Affectionately known to Wrexham fans as the 'Prince of Wales', he played a major part to some of the most successful years in Wrexham Football Club's history. These include guiding the club to promotion in 1969–70; winning the Welsh Cup four times; playing in three European campaigns, which included reaching the quarter-final stages of the European Cup Winners' Cup in 1976, before losing out to the eventual winners RSC Anderlecht, 2–1, on aggregate. He was awarded a testimonial match in 1972 against Bill Shankly's Liverpool, which netted him £3,000 for his testimonial fund. In total he made a club record 591 Football League appearances and scored the second-highest total number of goals in the club's history, 120.

In 1975, Griffiths spent time on loan with Seattle Sounders in the North American Soccer League. He made his debut in a 4-1 defeat against Los Angeles Aztecs with Seattle's goal scored by Griffiths's Wales international teammate Mike England. Griffiths scored his only Seattle goal in a 2-1 defeat to the Aztecs. Although he played only 16 times for the Sounders - 15 regular season games and one post-season play-off - Griffiths was selected in the 1975 NASL All Stars team (alongside Mike England).

==International Career==
These successes also led him on to international recognition by gaining 17 full caps, the highlight of which was scoring at the Racecourse Ground against Austria in 1975, which enabled Wales to qualify for the 1976 European Football Championship finals. He was also selected for a Football Association of Wales tour to New Zealand, Australia, Tahiti and Malaysia in 1971.

==Managerial career==

===Wrexham===

He played under eight managers at Wrexham, before taking charge himself in May 1977 following the resignation of John Neal. Griffiths had previously been his assistant manager for a year. Wrexham's directors had no hesitation in appointing him as Neal's replacement, and he kept faith with the same squad that had just missed out on promotion at the end of the previous season.

Griffiths led Wrexham to the Football League Third Division championship in 1977–78, becoming the first manager in the club's history to win promotion to the then Football League Second Division.

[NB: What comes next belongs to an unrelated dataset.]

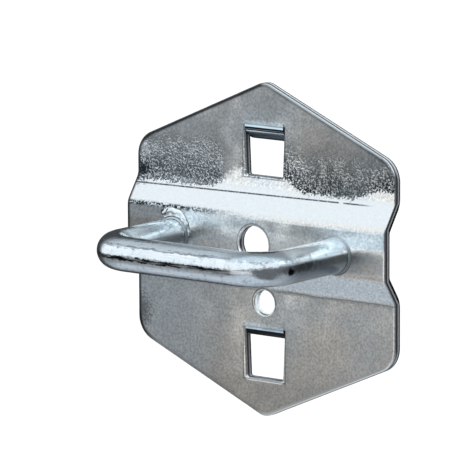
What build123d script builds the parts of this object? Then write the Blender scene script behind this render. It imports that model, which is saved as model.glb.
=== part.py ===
from build123d import *
import math
import os

# U hook for a square-hole panel: a pressed plate with two hanging tabs, and a bent wire U
# that is resistance-welded onto the plate's rib.
# Millimetres. +X is right, +Z is up and the front faces -Y. The origin is the middle of the
# plate's back plane, which bears on the panel.

# Sheet
sheet_t = 1.5

# Tabs lanced out of the plate and bent back, each from its own window
tab_w = 8.2
tab_l = 8.95
tab_taper = 0.4         # what a tab loses on each side, from root to tip
tab_tip_r = 0.35
tab_pitch = 35.2
tabs_z = -0.35          # middle of the stretch that the two windows take up
lance_gap = 0.1         # sheared away along each side of a tab
lance_corner_r = 0.4    # window's corners beside a tab's root
claw_bend_r = 2.9
peg_bend_r = 1.75

# Six-sided blank
plate_w = 55.5
apex_land = 7.15        # from a window out to the apex beyond it, taking both windows together
side_drop = 12.1        # from an apex down to its side corners
side_corner_r = 4.5
apex_r = 3.0

# Round holes on the centre line
rib_hole_d = 6.3
rib_hole_drop = 0.65    # below the middle of the rib
lock_hole_d = 4.3
lock_land = 2.2         # from the lower tab's root up to the hole

# Rib pressed forward across the plate, measured at the middle of the sheet's thickness
rib_upper_land = 2.2    # from the upper window down to the rib's foot
rib_lower_land = 0.65   # from the lock hole up to the rib's other foot
rib_rise = 3.0
rib_top_h = 8.3
rib_foot_r = 2.75
rib_top_r = 1.75

# Rolls that the dies leave along the front of each cut
edge_roll_r = 0.3
hole_roll_r = 0.25
window_roll_r = 0.6

# Wire
wire_d = 6.0
arm_pitch = 35.0
hook_depth = 23.0       # from the front of the rib to the front of the bar
wire_bend_r = 6.0
wire_drop = 0.8         # below the middle of the rib
weld_r = 0.45           # hollow collar that the weld leaves round each end
weld_sink = 0.4         # how far the weld's metal follows the rib where its flat falls away

# How close counts as lying on a face
touching = 0.001

# Derived places
front_y = -sheet_t
rib_front_y = front_y - rib_rise
upper_root_z = tabs_z + (tab_pitch + tab_l) / 2
lower_root_z = upper_root_z - tab_pitch
apex_z = (tab_pitch + tab_l) / 2 + apex_land
side_corner_z = apex_z - side_drop
lock_hole_z = lower_root_z + lock_land + lock_hole_d / 2
rib_upper_z = upper_root_z - tab_l - rib_upper_land
rib_lower_z = lock_hole_z + lock_hole_d / 2 + rib_lower_land
rib_z = (rib_upper_z + rib_lower_z) / 2
rib_hole_z = rib_z - rib_hole_drop
wire_z = rib_z - wire_drop


def outline(points, radii):
    """Closed face on the XZ plane through points, each corner rounded to its radius."""
    return Plane.XZ * make_face(FilletPolyline(*points, radius=radii, close=True))


def through(face):
    """The face as a prism that passes right through the plate, rib and tabs."""
    return extrude(face, plate_w, both=True)


def ribbed_sheet():
    """Endless sheet with the rib pressed into it."""
    flat_y = -sheet_t / 2
    crest_y = flat_y - rib_rise
    line = FilletPolyline(
        (flat_y, -plate_w),
        (flat_y, rib_lower_z),
        (crest_y, rib_z - rib_top_h / 2),
        (crest_y, rib_z + rib_top_h / 2),
        (flat_y, rib_upper_z),
        (flat_y, plate_w),
        radius=[rib_foot_r, rib_top_r, rib_top_r, rib_foot_r],
    )
    return extrude(Plane.YZ * trace(line, sheet_t), plate_w, both=True)


def blank():
    """Six-sided blank with two apexes and four side corners."""
    half = plate_w / 2
    points = [
        (0, apex_z),
        (half, side_corner_z),
        (half, -side_corner_z),
        (0, -apex_z),
        (-half, -side_corner_z),
        (-half, side_corner_z),
    ]
    radii = [apex_r, side_corner_r, side_corner_r, apex_r, side_corner_r, side_corner_r]
    return through(outline(points, radii))


def front_edges(plate, y, low, high, reach):
    """Edges on the front skin at depth y, from height low to high, within reach of the centre line."""
    on_skin = plate.edges().filter_by_position(Axis.Y, y - touching, y + touching)
    level = on_skin.filter_by_position(Axis.Z, low - touching, high + touching)
    return level.filter_by_position(Axis.X, -reach, reach)


def front_outline(plate):
    """Edges that bound the front skin of a plate that has no openings yet."""
    skin = [face for face in plate.faces() if face.normal_at().Y < -touching]
    edges = [edge for face in skin for edge in face.edges()]
    return ShapeList(edge for edge in edges if sum(edge.is_same(other) for other in edges) == 1)


def drilled(plate, d, z, mouth_y):
    """The plate with a round hole on the centre line, its mouth rolled by the punch."""
    plate -= through(Plane.XZ * Pos(0, z) * Circle(d / 2))
    return fillet(front_edges(plate, mouth_y, z - d, z + d, d), hole_roll_r)


def window(root_z):
    """Prism of the opening that a tab leaves below its root."""
    root = tab_w / 2 + lance_gap
    tip = root - tab_taper
    foot_z = root_z - tab_l
    points = [(-root, root_z), (root, root_z), (tip, foot_z), (-tip, foot_z)]
    return through(outline(points, [lance_corner_r, lance_corner_r, tab_tip_r, tab_tip_r]))


def tab(root_z, bend_r, turn):
    """Tab that turns back out of the plate by turn degrees and narrows to a round-cornered tip.

    bend_r is the radius of the bend's outer side. What the bend doesn't use up of the tab's
    length stays straight. Above the root the tab runs up through the roll of the window's rim.
    """
    middle_r = bend_r - sheet_t / 2
    lead = Line((-sheet_t / 2, root_z + window_roll_r), (-sheet_t / 2, root_z))
    bend = JernArc(lead @ 1, lead % 1, middle_r, turn)
    straight = tab_l - math.radians(turn) * middle_r
    rest = Line(bend @ 1, bend @ 1 + (bend % 1) * straight)
    strip = extrude(Plane.YZ * trace(lead + bend + rest, sheet_t), tab_w, both=True)
    back_y = strip.bounding_box().max.Y
    root = tab_w / 2
    tip = root - tab_taper
    plan = make_face(Polyline((-root, front_y), (root, front_y), (tip, back_y), (-tip, back_y), close=True))
    strip &= extrude(plan, plate_w, both=True)
    end = strip.faces().sort_by_distance((0, (rest @ 1).X, (rest @ 1).Y))[0]
    corners = end.edges().filter_by(lambda edge: edge.length < tab_w / 2)
    return fillet(corners, tab_tip_r)


def lanced(plate, root_z, bend_r, turn):
    """The plate with a window, its rim rolled, and the tab that is bent back out of it."""
    plate -= window(root_z)
    rim = front_edges(plate, front_y, root_z - tab_l, root_z, tab_w)
    return fillet(rim, window_roll_r) + tab(root_z, bend_r, turn)


def back_plate():
    """Plate with its rib, its two holes and its two tabs, as one piece of sheet."""
    plate = ribbed_sheet() & blank()
    plate = fillet(front_outline(plate), edge_roll_r)
    plate = drilled(plate, rib_hole_d, rib_hole_z, rib_front_y)
    plate = drilled(plate, lock_hole_d, lock_hole_z, front_y)
    # The upper tab is a claw that hooks up behind the panel, and the lower one a straight peg
    plate = lanced(plate, upper_root_z, claw_bend_r, 180)
    return lanced(plate, lower_root_z, peg_bend_r, 90)


def collar(x):
    """Metal that the weld squeezes out round the wire's end, hollow towards the corner."""
    inner = wire_d / 2
    outer = inner + weld_r
    profile = make_face(
        Polyline((inner, weld_r), (0, weld_r), (0, -weld_sink), (outer, -weld_sink), (outer, 0))
        + TangentArc((outer, 0), (inner, weld_r), tangent=(-1, 0))
    )
    ring = revolve(Plane.XZ * profile, Axis.Z)
    return Pos(x, rib_front_y, wire_z) * Rot(90, 0, 0) * ring


def u_wire(plate):
    """Wire U whose ends are welded square onto the front of the plate's rib."""
    bar_y = rib_front_y - hook_depth + wire_d / 2
    seat_y = rib_front_y + weld_sink
    half = arm_pitch / 2
    line = FilletPolyline(
        (-half, seat_y, wire_z),
        (-half, bar_y, wire_z),
        (half, bar_y, wire_z),
        (half, seat_y, wire_z),
        radius=wire_bend_r,
    )
    section = Plane(line @ 0, z_dir=line % 0) * Circle(wire_d / 2)
    return sweep(section, line) + collar(-half) + collar(half) - plate


os.makedirs("parts", exist_ok=True)
plate = back_plate()
for name, solid in {"back_plate": plate, "u_wire": u_wire(plate)}.items():
    export_step(solid, f"parts/{name}.step")
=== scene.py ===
import logging
import math
from dataclasses import dataclass, field
from enum import Enum

import bmesh
import bpy
from mathutils import Matrix, Vector, noise


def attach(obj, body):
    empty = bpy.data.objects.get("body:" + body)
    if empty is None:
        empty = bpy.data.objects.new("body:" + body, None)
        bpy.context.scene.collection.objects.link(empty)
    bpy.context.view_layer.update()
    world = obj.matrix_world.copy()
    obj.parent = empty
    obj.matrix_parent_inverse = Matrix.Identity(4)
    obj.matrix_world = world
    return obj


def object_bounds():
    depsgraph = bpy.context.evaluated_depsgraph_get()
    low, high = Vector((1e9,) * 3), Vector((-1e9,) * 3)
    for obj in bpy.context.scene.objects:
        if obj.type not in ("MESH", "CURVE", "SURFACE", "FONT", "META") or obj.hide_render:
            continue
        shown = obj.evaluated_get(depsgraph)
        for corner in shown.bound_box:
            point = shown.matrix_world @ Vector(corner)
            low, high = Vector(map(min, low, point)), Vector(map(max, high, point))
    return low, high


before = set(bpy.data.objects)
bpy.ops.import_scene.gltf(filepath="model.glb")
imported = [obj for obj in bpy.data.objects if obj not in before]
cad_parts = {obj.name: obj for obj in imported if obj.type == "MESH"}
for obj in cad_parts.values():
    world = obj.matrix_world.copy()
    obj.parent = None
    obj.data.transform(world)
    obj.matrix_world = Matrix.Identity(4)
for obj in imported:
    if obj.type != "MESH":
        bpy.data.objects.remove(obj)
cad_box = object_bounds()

log = logging.getLogger("u_hook")

Node = bpy.types.Node
Socket = bpy.types.NodeSocket
Tree = bpy.types.NodeTree
# What a node's input takes: a node for its first output in use, a certain output, a value or a hex colour
Source = Node | Socket | float | tuple | str

MM = 0.001
# Noise seldom leaves this range
NOISE = (0.3, 0.7)
# The ranges of a map range that turns a mask round
TURN_ROUND = (0.0, 1.0, 1.0, 0.0)

# Kinds of nodes with their settings
TIMES = ("Math", {"operation": "MULTIPLY"})
OVER = ("Math", {"operation": "DIVIDE"})
PLUS = ("Math", {"operation": "ADD"})
MINUS = ("Math", {"operation": "SUBTRACT"})
TIMES_PLUS = ("Math", {"operation": "MULTIPLY_ADD"})
TO_POWER = ("Math", {"operation": "POWER"})
SIZE_OF = ("Math", {"operation": "ABSOLUTE"})
SMALLER = ("Math", {"operation": "MINIMUM"})
SMOOTH_SMALLER = ("Math", {"operation": "SMOOTH_MIN"})
LARGER = ("Math", {"operation": "MAXIMUM"})
ALL_PLUS = ("VectorMath", {"operation": "ADD"})
ALL_TIMES = ("VectorMath", {"operation": "MULTIPLY"})
SCALED = ("VectorMath", {"operation": "SCALE"})
ALONG = ("VectorMath", {"operation": "DOT_PRODUCT"})
DISTANCE = ("VectorMath", {"operation": "DISTANCE"})
UNIT_LONG = ("VectorMath", {"operation": "NORMALIZE"})
RANGE = ("MapRange", {"interpolation_type": "LINEAR"})
OPEN_RANGE = ("MapRange", {"interpolation_type": "LINEAR", "clamp": False})
SMOOTH = ("MapRange", {"interpolation_type": "SMOOTHSTEP"})
MIX = ("Mix", {"data_type": "FLOAT"})
MIX_COLOUR = ("Mix", {"data_type": "RGBA"})
MIX_VECTOR = ("Mix", {"data_type": "VECTOR"})


class Slot(Enum):
    """The record's material slots."""

    SHEET = "zinc_sheet"
    WIRE = "zinc_wire"


def linear(hex_colour: str) -> tuple[float, float, float, float]:
    """Turn an sRGB hex colour to linear light.

    Args:
        hex_colour: Six hex digits, red first.

    Returns:
        Red, green, blue and an alpha of 1.
    """
    toe, slope, offset, power = 0.04045, 12.92, 0.055, 2.4
    values = [int(hex_colour[k:k + 2], 16) / 255 for k in (0, 2, 4)]
    return tuple(v / slope if v <= toe else ((v + offset) / (1 + offset)) ** power for v in values) + (1.0,)


def add_node(tree: Tree, kind: str | tuple[str, dict], *ordered: Source, **named: Source) -> Node:
    """Add a shader node with its settings and links.

    Args:
        tree: The node tree that gets the node.
        kind: The node's type without ShaderNode in front, alone or with values of its properties.
        *ordered: What its inputs in use take, in their order. A map range takes the value, the
            range that it comes from and the range that it turns to, and a mix takes its share first.
        **named: The same by input name, with _ for a space.

    Returns:
        The new node.
    """
    name, settings = (kind, {}) if isinstance(kind, str) else kind
    node = tree.nodes.new("ShaderNode" + name)
    for setting, value in settings.items():
        setattr(node, setting, value)
    in_use = [socket for socket in node.inputs if socket.enabled]
    by_name = [(node.inputs[name.replace("_", " ")], source) for name, source in named.items()]
    for socket, source in list(zip(in_use, ordered)) + by_name:
        if isinstance(source, Node):
            source = next(output for output in source.outputs if output.enabled)
        if isinstance(source, Socket):
            tree.links.new(source, socket)
        else:
            socket.default_value = linear(source) if isinstance(source, str) else source
    return node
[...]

An abundance of unforeseen injuries affected the team's performances in the Second Division and they struggled to come to terms with a higher grade of football. On 13 May 1981, Griffiths resigned after an internal disagreement with the board. A season of heavy winter's snow had caused many postponements, and gate receipts had virtually dried up. Griffiths was asked to cut the playing staff, his backroom staff and the youth development team to reduce overheads. Griffiths refused to do so as a matter of principle and thus he left the club.

===Crewe Alexandra===

Although he began to assist Bangor City with their training in an advisory capacity, he was to make a quick return to football management, when he was appointed manager of Crewe Alexandra on 3 August 1981. He spent just over a season at Gresty Road until he resigned on 25 October 1982. He did play for his local side, Gresford Athletic, in the Welsh National League, for a short while, before finishing with football altogether to concentrate on his newsagents' shop in the village and playing golf.

Griffiths was awarded the MBE in June 1976 for his services to Welsh soccer, and in 2006 he was made club president of his home town club, Wrexham, as well as being added to the club's Hall of Fame.